I suggest you do this by allowing yourself to become Dorothy. Imagine yourself as the most perfect Dorothy, the tallest and most "Dorothy" Dorothy there ever was. To do this, you must first ask yourself who is Dorothy? Avoid imitating your idea of Dorothy, (you know, the idea that Judy Garland planted in everyone's head almost 60 years ago). Instead, find your own answers, and look for the yearning and wonder that Dorothy has, in yourself. What are the circumstances in your life that make you want to fly "over the rainbow?"

Then spend a certain amount of time rehearsing songs, making them your own. After all, as you said, you are the singer.

I believe if you truly commit to this process, you will knock 'em dead. And if you don't get cast, think of how much you will have benefitted from focusing your energy in this way! You will have learned so much about preparation. In fact, it would behoove you to forget entirely about getting cast (a suggestion I'm not sure is actually possible) and let the whole journey be a lesson in preparation.

Let me know if you get the part, Denise!

Question

I am 24. When I was 2, I boldly announced to anyone who would listen that I was going to be an actress. Now, after having two kids and being a happily married woman, and having gone through three major career changes, I know this about myself: I will never love anything as I love acting. I am planning to go to college to get my M.F.A. in theater, and I realize I will be older than most there and probably the only one who has to go home to her kids, I can handle that, but what can I do in the meantime to get my career and my passion off to the right start? Also, am I too old to be attempting this feat? And, what should I read, subscribe to, etc.? Please, write-me-a-book. ha ha.
Sincerely and Gratefully,
Cheyenne Black

Dear Cheyenne,

Thanks for your e-mail, but I'm sorry to say, it doesn't look good for you. You are definitely too old to follow your dreams. At the old age of 24, your time has come and gone.

In addition, your e-mail does not reflect much passion. If you REALLY wanted to be an actress, you would have been focused only on acting up until now--instead of taking a huge risk and changing your life at this point when it makes sense. There are just certain times when pursuing what you love to do isn't worth it anymore.

On the other hand, you may have a shot at being okay if you read ALL the books written on acting, describing all the different methods, and trying to thoroughly absorb them before you start school. But don't quote me on that.

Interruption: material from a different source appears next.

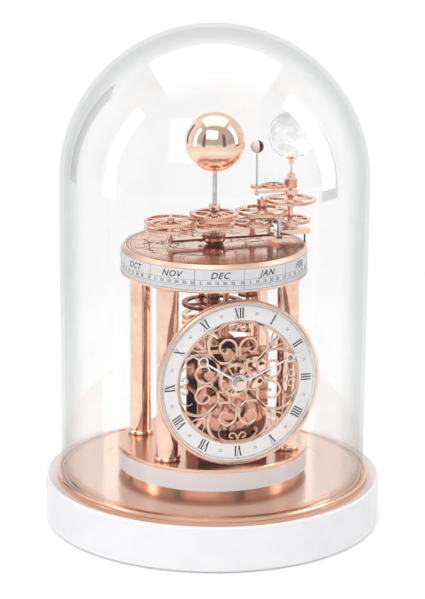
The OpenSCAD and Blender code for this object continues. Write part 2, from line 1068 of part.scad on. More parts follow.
module moon_arm() {
    bar_w = 4;
    end_r = 2.2;
    bore = earth_neck_r + running;
    cone_r = 6;
    reach = earth_x - moon_x;
    stud_top = plane_5 + 4.3;
    color(rose_gold)
        translate([earth_x, 0, 0]) {
            rotate_extrude()
                polygon([
                    [bore, earth_neck_z + 0.6], [moon_hub_r, earth_neck_z + 0.6], [moon_hub_r, moon_arm_z - 4.6],
                    [cone_r, moon_arm_z - 1.2], [cone_r, moon_arm_z], [bore, moon_arm_z]
                ]);
            lift(moon_arm_z, moon_arm_t)
                difference() {
                    union() {
                        translate([-reach, -bar_w / 2])
                            square([reach, bar_w]);
                        translate([-reach, 0])
                            circle(end_r);
                        circle(cone_r);
                    }
                    circle(bore);
                    translate([-reach, 0])
                        circle(moon_rod_r + running, $fn = 32);
                }
            translate([moon_idler_x - earth_x, 0, moon_arm_z + moon_arm_t])
                cylinder(r = stud_r, h = stud_top - moon_arm_z - moon_arm_t, $fn = 32);
        }
}

module moon_idler() {
    color(rose_gold)
        translate([moon_idler_x, 0, 0])
            lift(plane_5, wheel_t)
                wheel_2d(moon_idler_teeth, 7.8, 3, stud_r + running, 5, 1.6, 0, true);
}

module moon_gear() {
    color(rose_gold)
        translate([moon_x, 0, 0])
            lift(plane_5, wheel_t)
                difference() {
                    gear_2d(moon_teeth, 0);
                    polygon(flats(moon_rod_r, 12));
                }
}

module moon_rod() {
    collar_r = 1.6;
    collar_h = 1.2;
    foot_z = moon_arm_z - 0.3 - collar_h;
    color(silver)
        translate([moon_x, 0, foot_z]) {
            cylinder(r = moon_rod_r, h = moon_z - moon_d / 2 + 1.2 - foot_z, $fn = 32);
            ring_solid(collar_r, moon_rod_r, 0, collar_h, $fn = 32);
        }
}

module moon_ball() {
    color(pale_rose)
        translate([moon_x, 0, moon_z])
            difference() {
                sphere(d = moon_d);
                translate([0, 0, -moon_d / 2 - 1])
                    cylinder(r = moon_rod_r, h = 2.2, $fn = 32);
            }
}

module earth_spindle() {
    seat_z = earth_z - earth_d / 2;
    flange_r = 4.6;
    flange_h = 1.2;
    pin_r = 2.35;
    pin_h = 8.2;
    collar_r = 2.1;
    collar_h = 3.6;
    foot_z = arm_top + 0.6;
    color(silver)
        translate([earth_x, 0, 0])
            rotate_extrude($fn = 48)
                polygon([
                    [0, foot_z], [spindle_r, foot_z], [spindle_r, seat_z - flange_h - collar_h],
                    [collar_r, seat_z - flange_h - collar_h], [collar_r, seat_z - flange_h],
                    [flange_r, seat_z - 0.5], [flange_r, seat_z], [pin_r, seat_z], [pin_r, seat_z + pin_h],
                    [0, seat_z + pin_h]
                ]);
}

module crystal_ball() {
    pin_r = 2.35;
    pin_h = 8.2;
    color([0.92, 0.93, 0.95, 0.5])
        translate([earth_x, 0, earth_z])
            difference() {
                sphere(d = earth_d);
                translate([0, 0, -earth_d / 2 - 1])
                    cylinder(r = pin_r, h = pin_h + 1);
            }
}

module drive_arbor() {
    wheel_z = ceiling_z - 19;
    facing = atan2(arbor_at[1], arbor_at[0]) + 180;
    color(rose_gold)
        translate([arbor_at[0], arbor_at[1], 0]) {
            translate([0, 0, hanger_bottom + 0.2])
                cylinder(r = arbor_r, h = ceiling_z + 1 - hanger_bottom, $fn = 32);
            lift(annual_z - 0.4, 3)
                gear_2d(arbor_teeth, facing, true);
            lift(wheel_z, 2)
                gear_2d(arbor_wheel_teeth, 0);
        }
}

felt_pads();
plinth();
base_plate();
drum_band();
drum_deck();
column_front_right();
column_back_right();
column_back_left();
column_front_left();
upper_plate();
calendar_ring();
calendar_rim();
star_plate();
hanging_frame();
fixed_post();
fixed_gears();
sun_rod();
sun_ball();
sun_collar();
movement_plates();
movement_pillars();
movement_block();
dial_arms();
bezel();
chapter_ring();
fretwork();
escapement_platform();
dome_side();
dome_crown();
arm_bar();
arm_hub();
annual_wheel();
arm_posts();
bridge();
earth_post();
fixed_pinion();
date_pointer();
left_wheels();
idler_wheel();
axis_wheel();
drive_sleeve();
drive_wheels();
transfer_wheel();
tall_pinion();
moon_drive_wheel();
moon_arm();
moon_idler();
moon_gear();
moon_rod();
moon_ball();
earth_spindle();
crystal_ball();
drive_arbor();
minute_hand();
hour_hand();
minute_wheel();
centre_wheel();
barrel();
third_wheel();
balance_wheel();
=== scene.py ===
import json
import math
import random

import bpy
from mathutils import Matrix, Vector


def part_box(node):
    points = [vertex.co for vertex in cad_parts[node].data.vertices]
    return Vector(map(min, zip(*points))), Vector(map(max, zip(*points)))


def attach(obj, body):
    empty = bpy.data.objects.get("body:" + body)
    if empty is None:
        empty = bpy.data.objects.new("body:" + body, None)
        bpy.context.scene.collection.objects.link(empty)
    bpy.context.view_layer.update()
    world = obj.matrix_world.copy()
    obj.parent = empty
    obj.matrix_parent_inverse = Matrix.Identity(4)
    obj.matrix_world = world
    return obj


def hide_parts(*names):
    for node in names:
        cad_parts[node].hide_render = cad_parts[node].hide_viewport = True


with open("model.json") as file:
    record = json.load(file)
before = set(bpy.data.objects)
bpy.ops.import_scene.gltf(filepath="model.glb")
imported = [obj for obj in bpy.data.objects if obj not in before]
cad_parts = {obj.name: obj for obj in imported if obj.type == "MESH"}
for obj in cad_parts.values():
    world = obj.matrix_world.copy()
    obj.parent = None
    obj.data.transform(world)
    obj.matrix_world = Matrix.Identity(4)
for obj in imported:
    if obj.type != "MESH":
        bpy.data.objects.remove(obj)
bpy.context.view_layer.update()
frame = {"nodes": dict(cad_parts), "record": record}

nodes = frame["nodes"]
slotOf = {part["node"]: part["material_slot"] for part in frame["record"]["subparts"]}
mm = 0.001
print("frame:", len(nodes), "nodes")


def rgb(red, green, blue):
    # screen colour, 0 to 255, as a linear colour
    def linear(channel):
        channel /= 255
        return channel / 12.92 if channel <= 0.04045 else ((channel + 0.055) / 1.055) ** 2.4
    return (linear(red), linear(green), linear(blue), 1.0)


def low(name, axis):
    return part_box(name)[0][axis]


def high(name, axis):
    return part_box(name)[1][axis]


def middle(name):
    a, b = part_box(name)
    return (a + b) / 2


class Val:
    # a socket that takes part in sums
    def __init__(self, network, socket):
        self.network = network
        self.socket = socket

    def calc(self, operation, *values):
        return self.network.add("ShaderNodeMath", {"operation": operation}, values)

    def __add__(self, other):
        return self.calc("ADD", self, other)

    def __sub__(self, other):
        return self.calc("SUBTRACT", self, other)

    def __rsub__(self, other):
        return self.calc("SUBTRACT", other, self)

    def __mul__(self, other):
        return self.calc("MULTIPLY", self, other)

    def __truediv__(self, other):
        return self.calc("DIVIDE", self, other)

    def __rtruediv__(self, other):
        return self.calc("DIVIDE", other, self)

    def __pow__(self, other):
        return self.calc("POWER", self, other)

    def __rpow__(self, other):
        return self.calc("POWER", other, self)

    __radd__ = __add__
    __rmul__ = __mul__

    def most(self, other):
        return self.calc("MAXIMUM", self, other)

    def step(self, start, end):
        # 0 below start and 1 above end, with a soft change between
        return self.network.add("ShaderNodeMapRange", {"interpolation_type": "SMOOTHSTEP"},
                                {0: self, 1: start, 2: end, 3: 0.0, 4: 1.0})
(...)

Cheyenne..I hope you're laughing.

I totally understand your insecurity, but you don't need me to write you a book. Nor would I prescribe that you read one at this time. For many people, committing oneself to a career in acting is naturally a scary thing to do. Feel free to trust yourself and give yourself fully to your pursuits.

Best of luck.

Question
I am 15 years old and have been doing community theatre in my home town of Lincoln, NE since I was 10. I've had some pretty good parts and others... Anyways, my favorite part of the whole experience has been auditioning. Well, by now I am on pretty good terms with most of the directors around the area and even consider them friends (for being older people they're friends). When I go to audition for them how should I behave-- they know my talent and everything but do I chat and be cool with them or what? Also, I change my look (haircolor) all the time for auditions to make me look older or younger or meaner or whatever. Is it a good idea to try and look like the character you want or should you be yourself and hope the director sees where you belong in the cast?

Dear Young'un From NE,
Sounds like you've done a lot for your age!

As for chatting in auditions, it's up to the individual. If you feel that it relaxes you to chat with auditioners, and /or it makes you feel special - great. Some people find chatting distracting. It disturbs their focus or makes it harder for them to slip into character after they've chit-chatted as themselves. If you are one of these people, until the audition is over, avoid being friendly with auditioners and just do your work .

I think changing your hair, clothes, make-up, etc. are all GREAT tools, provided that you a) have read the script and know the character you want to play and b) feel that these adjustments help you feel more in character. When it's appropriate to use costume in auditions, it can really make you stand out as an actor who is willing to take a risk and who is doing their homework.

You have to use your discretion. You can never guess what the directors or the agents or the producers want. Now would be a good time for you to avoid thinking about what THEY want. Actors need to know what makes them feel good about themselves and their talent, and this comes from experience.

Good luck!

Question
Unfortunately, beginning near the end of my first semester in college, I noticed that my hair was not too attached to me, and have been suffering under the lingering threat of baldness ever since. I am worried primarily because, in my study of the chosen area of concentration--musical theatre--I am afraid that I haven't seen a whole lot of male performers (stars or otherwise) with either receding hairlines or no hair at all. Is this an issue? Is this something I should be worried about? Should I just ride with it and let my talent carry me, or should I look into other options? I would really appreciate some information on this. Thanks a lot.
Matthew H.

Dear Matthew,

From my third row orchestra seat of this year's Tony Award-winning musical Titanic, I don't recall seeing a single strand of hair on lead actor Michael Cerveris' head. In fact, the top of his head reflected the stage lights beautifully. And his voice and presence were lovely.

And Patrick Stewart, although not a musical actor, is one of my favorite performers. I don't recall him having much hair.

Looks are important in this business, but not so important that one should even consider abandoning their dreams on account of their appearance.

Keep going. Your hairline could be something that saves you one day....who knows--there may be a musical about a young bald guy--and you'll get the lead! OR...you could write that musical and star in it. Keep going. Keep finding ways to feel good about yourself with your hair (or lack of it) exactly the way it is.

P.S. And what about this new trend where everyone is shaving their heads?...I say "bald is power."